8 Haymans Green, the former home of the Best family and the Casbah Club





On Wednesday, 21 August, I was lucky enough to attend the official opening of the Casbah Coffee Club Suites in the company of the Best family - including Pete and his brother Roag – and other invited guests.
 
The Best’s former home at 8 Haymans Green has been remodeled as an AirBnB, with all three floors of the house transformed into Beatles’ themed suites. While the basement Casbah Club has operated as a tourist attraction for some years, this is the first time that fans have had the opportunity to see the rest of the house.
 
Arriving at 9am we were provided with refreshments and allowed to walk around the Casbah Club at our leisure while Pete and Roag were engaged elsewhere, doing press interviews for the local papers as well as a team from Sky, their story going into the hourly news programme. I was speaking to the Sky reporter beforehand and he said it was nice to be doing a good news story for a change. After recent events both locally, nationally and globally, I knew exactly what he meant.

Pete Best being photographed for the Guardian 

With the freedom to explore the Casbah I was able to take plenty of photos without the usual crowds and I’ll share them in a future post. Here's one to whet your appetite.

With their media duties fulfilled, Roag and Pete invited us to join them in the Spider Room, which was the main performance area in the club.
 
By way of introduction, Roag explained that they had talked about turning the empty rooms of their former home above the club into a place where fans could stay since 2006, but other opportunities had arisen – not least the opening of their Liverpool Beatles Museum in 2018 - which meant it was 2019-2020 by the time that the Best family finally agreed that if they were ever going to do it, now was the time.

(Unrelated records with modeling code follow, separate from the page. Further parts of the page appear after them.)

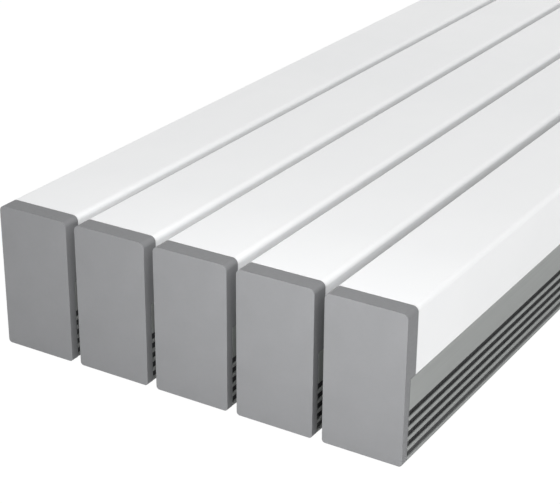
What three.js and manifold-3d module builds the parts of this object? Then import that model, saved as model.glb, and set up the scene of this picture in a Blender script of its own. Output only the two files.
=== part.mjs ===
// A bank of slim baseboard heater modules, side by side on hidden tie bars.
// Millimetres, +Z up. X runs across the row of modules and Y along their length.
// The origin is at the centre of the bank, on the floor.
//
// One module: a folded white cover over a grey lower body. The lower body is a floor tray between
// two slotted side grilles, closed by a moulded cap at each end. A sheathed rod with plate fins
// hangs in two brackets. The wiring compartment is at the far end, +Y.

import * as THREE from "three";
import { mergeVertices } from "three/addons/utils/BufferGeometryUtils.js";
import Module from "manifold-3d";

const wasm = await Module();
wasm.setup();

// ---------------------------------------------------------------- driving dimensions

const MODULES = 5;
const LENGTH = 1000; // over the end caps
const WIDTH = 65; // of one module
const HEIGHT = 120;
const PITCH = 73.2; // module to module
const FIT = 0.3; // gap between pieces that touch

const HALF = WIDTH / 2;
const END = LENGTH / 2;

// cover
const COVER_SHEET = 1.2;
const COVER_EDGE = 67.3; // height of the skirt's lower edge
const COVER_RADIUS = 4.5;

// end cap
const CAP_DEPTH = 15.5;
const CAP_FRONT = 7.5; // depth of the part with the full outline
const CAP_WALL = 3;
const PLUG_HALF = 24; // the lower body's ends close over this plug
const PLUG_FOOT = 0.9;
const CAP_FOOT_RADIUS = 2.7;
const SPIGOT_LENGTH = 12; // tongue that carries the end of the cover
const SPIGOT_WALL = 2;
const SPIGOT_FOOT = 80;
const BOSS_RADIUS = 4;
const BOSS_X = 13;
const BOSS_Z = 14;

// side grille
const GRILLE_SHEET = 1.5;
const GRILLE_FOOT = 1.6; // height of its lower edge
const GRILLE_TOP = COVER_EDGE - FIT;
const LIP_HEIGHT = 10; // lip that the cover's skirt slides over
const SLOTS = 5;
const SLOT_PITCH = 8.1;
const SLOT_HEIGHT = 5.5;
const FIRST_SLOT_TOP = 41.7;
const SLAT_DEPTH = 2.7;
const RIB_THICKNESS = 2;
const RIB_INNER = 24; // x of a rib's inner edge
const RIB_TOP = 60;
const RIB_SPACING = 240;
const RIBS = 5;

// floor tray
const TRAY_SHEET = 1.5;
const TRAY_HALF = 29.5;
const TRAY_TOP = 3.8;
const TRAY_FLANGE_HEIGHT = 24;
const TRAY_FLANGE_HALF = 26;

// heating element
const ROD_Z = 55;
const ROD_RADIUS = 4.2;
const ROD_HALF = 430;
const PIN_RADIUS = 2;
const PIN_LENGTH = 14;
const FINS = 11;
const FIN_SPAN = 720;
const FIN_THICKNESS = 1.2;
const FIN_HALF = 21;
const FIN_HEIGHT = 52;

// element brackets
const BRACKET_Y = 385;
const BRACKET_SHEET = 1.5;
const BRACKET_HALF = 26;
const BRACKET_FOOT_LENGTH = 14;
const HEAD_FOOT = 80;
const HEAD_TOP = 92;

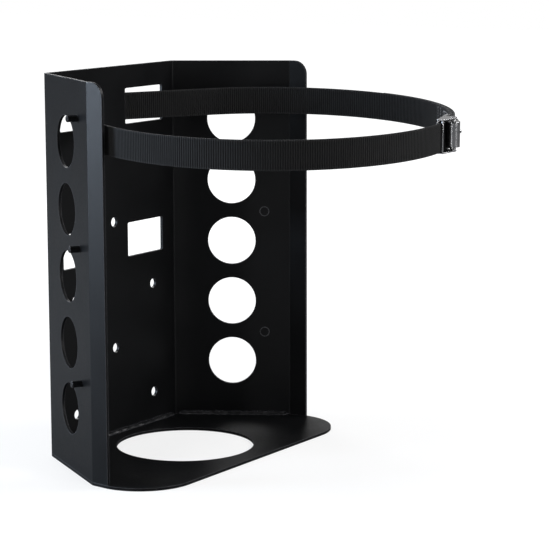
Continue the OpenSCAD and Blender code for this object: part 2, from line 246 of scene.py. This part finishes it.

Roag worked six days a week for three and a half years to bring their vision to life. “I became not just the supervisor on site, but part of the workforce,” he told the press. “I’ve gone from plaster in my eyes, to a nail through my foot, to a scaffold bar hitting me on head – so I’m a fully fledged builder now.


After three and a half years of blood, sweat and tears, the Casbah Coffee Club Suites are the result.

Roag Best


Those who regularly attend Roag’s reveals at the Liverpool Beatles Museum will know their ethos is to try and keep everything that they do authentic, unique and original, and they can justifiably claim that there is nothing more authentic, unique and original than the Casbah Club. Its the most important of the relatively few buildings with a Beatles connection Liverpool has left which remain practically unchanged from how they looked 60+ years ago. 
 
With regards to the new suites, Roag explained that ‘the Beatles not only formed here, they played here, they ate here, they partied here, and they...’ at this point Pete leapt towards his brother, covering Roag’s mouth and mimed the cutting throat action whilst shaking his head… ‘slept here’ Roag concluded, as Pete feigned relief.  As Roag told me later, ‘if these walls could talk, we’d have to tape their mouths up.’  



Pete was up next: “Thank you all for coming, it’s a very special day for us. As Roag said, it’s a pipe dream…an extension of our mother Mona’s legacy. We’re very proud of it, and you can see for yourselves why, when we let you meander around the rooms at your leisure. It’s a piece of history, it’s a piece of love, because a lot of emotion has gone into it.”
 
After thanking his daughter Bonnie, who had helped with the design of the suites, choosing the fabrics and furnishings, helping with the upkeep of the suites in addition to being the customer experience and events manager (“thanks kid”) he became slightly somber, his voice tinged with emotion.
 
“I also want to thank a lady who can’t be with us today. She was taken from us many, many years ago, and I know she’s up there watching, making sure that Roag and I do everything correctly, otherwise she’ll come down and kick our arses, which has happened before. So that’s my mother Mona, Mona Best, known as Mo to family and friends, the ‘Mother of Mersey Beat’ and as always I say, without Mo, maybe none of this would ever have happened. So, wherever you are Mo, thank you, and God bless.”

He blew a kiss skywards.



After thanking everyone for coming Pete invited us to explore the new suites and “feel free to enjoy the comforts up there” before handing back to Roag, who gave thanks to his wife Leigh for all her support, his extended family, the builders and tradesmen who had worked so hard over the last few years to make their dream a reality and finally us, the fans, without whom,  8 Haymans Green would just be a big old house that bands used to play underneath. Luckily for the Best family, one of those bands happened to become the biggest in musical history.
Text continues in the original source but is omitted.